Could anybody please help me with this problem? Thanks!

mbrookhart · November 3, 2020, 4:27pm

Thanks for reporting the issue!

Can you include what version of TF you’re using? I’m trying to reproduce, but TF 2.3.1 doesn’t like your script.

Traceback (most recent call last):
  File "test.py", line 55, in <module>
    optimize_by_tvm()
  File "test.py", line 30, in optimize_by_tvm
    graph_def = tf.GraphDef()
AttributeError: module 'tensorflow' has no attribute 'GraphDef'

llunncai · November 4, 2020, 1:41am

Thanks for reply!
My TensorFlow version is 1.15.3。I downloaded source code from tensorflow release and build a .whl from source.
If your TensorFlow is 2.3.1, I think tf.compat.v1.GraphDef() will be fine.

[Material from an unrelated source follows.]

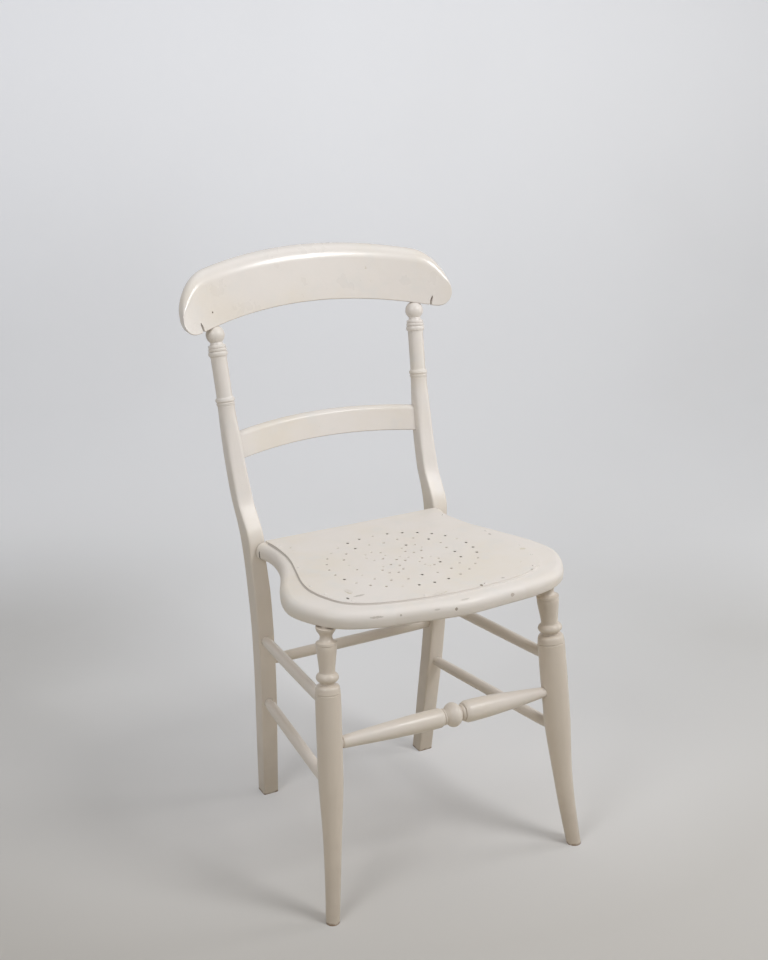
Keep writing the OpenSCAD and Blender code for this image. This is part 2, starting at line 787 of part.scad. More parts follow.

kevinthesun · November 4, 2020, 7:12am

Try increasing stack size limit?

llunncai · November 4, 2020, 9:21am

Thank you! I solved this problem by increasing stack size limit.

ftee · November 5, 2020, 8:00am

How do you increase the stack size limit?

llunncai · November 5, 2020, 8:15am

My OS is Ubuntu16.04. I use ulimit -s 65535 to set stack size limit to 64MB.

mbrookhart · November 5, 2020, 5:14pm

Hmm, I wonder how we’re getting stack overflow with the mixed mode mutator, I wouldn’t expect that deep of a recursive stack in this pass.